Now in his angry mind, of course, Wright hasn't repented for anything--he repeatedly insisted at the National Press Club today that all his now-notorious comments were either "misquoted" or "taken out of context." (Perhaps you can tell me how "No, no, no! Not God bless America, God damn America!" can be misconstrued, but that's another issue.)

But the point is, the modern media, including the cable news networks and such crucial new components such as YouTube, make it virtually impossible for private figures to have private conversations that stay private for very long.

No doubt there has been lots of back-channel communications between the Obama campaign and Wright, but without a doubt, it hasn't done much good, because the external public communication, through TV and the like, matters a lot more.

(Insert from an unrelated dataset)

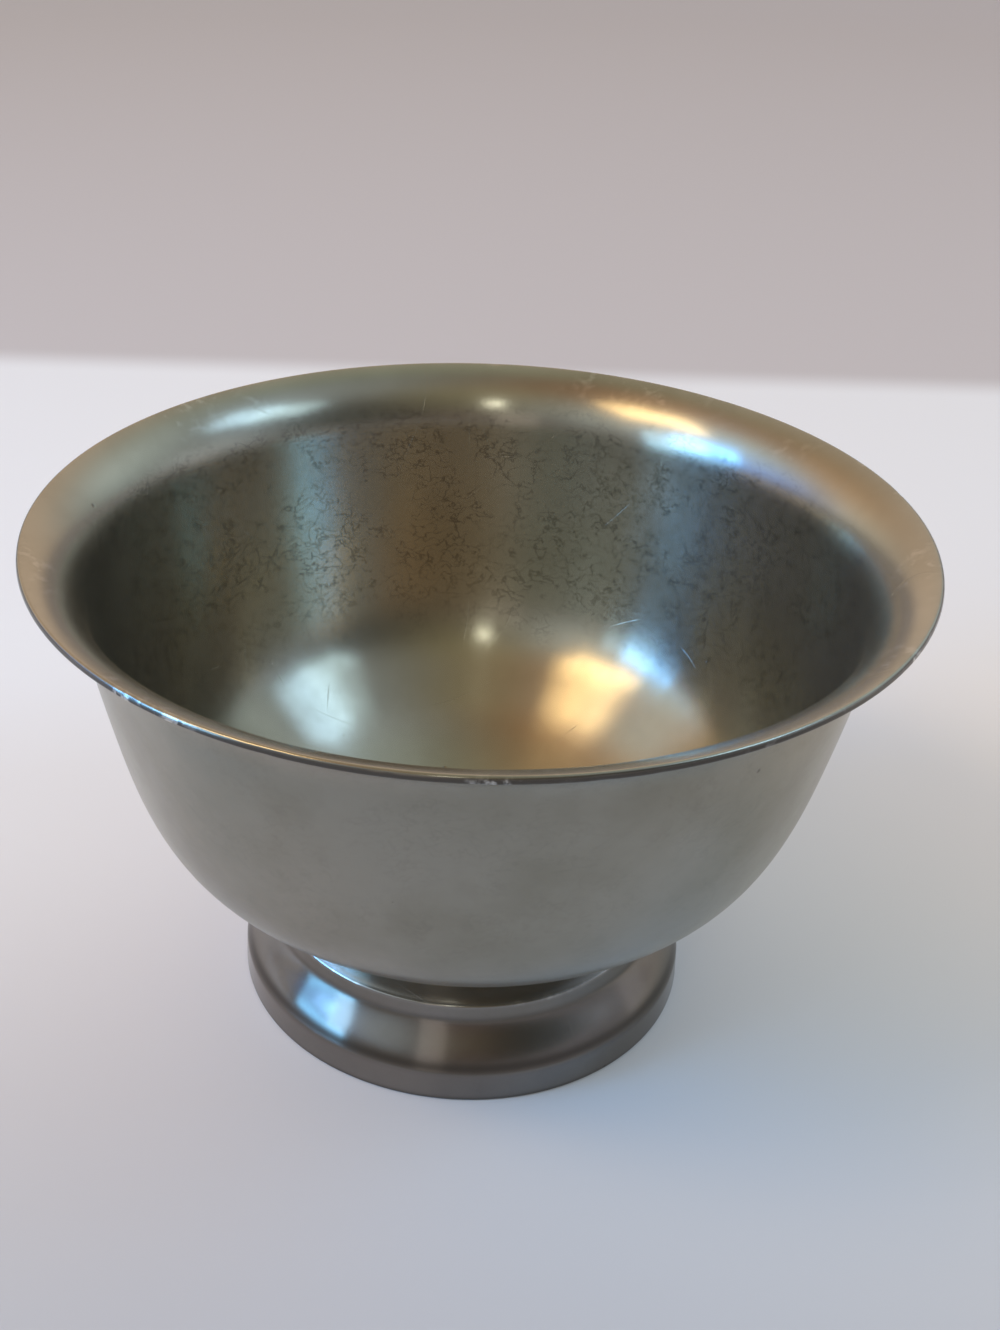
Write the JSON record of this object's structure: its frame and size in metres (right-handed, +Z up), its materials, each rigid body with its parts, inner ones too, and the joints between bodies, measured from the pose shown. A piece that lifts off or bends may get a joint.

Whatever honeyed words Wright might be hearing from staffers--or maybe Obama himself--are overwhelmed by the vinegar of televised distancing, which Wright obviously regards as dissing.

No secrets, no privacy, and not much opportunity to say things that aren't heard on TV at the same time. Is this a good way to run politics?

It's hard to say. On the one hand, transparency is good. On the other hand, sometimes you can't get anything done in the glare of publicity, with many strange cooks spoiling the broth.

And these new media dynamics are visible in government, too; even in such sensitive areas as war and national security, it seems that major players can't wait to go on TV to tell and sell their stories.

In the apocalyptic 1985 movie "Mad Max Beyond Thunderdome," Tina Turner (pictured above) warns, "Remember where you are. This is Thunderdome, and death is listening."

Things aren't that bad today, although the Obamans must be feeling Mel Gibson-ish by now.

But for sure, today, the whole world is listening. Welcome to the Mediadome. As the man said in the film, "Dyin' time is here."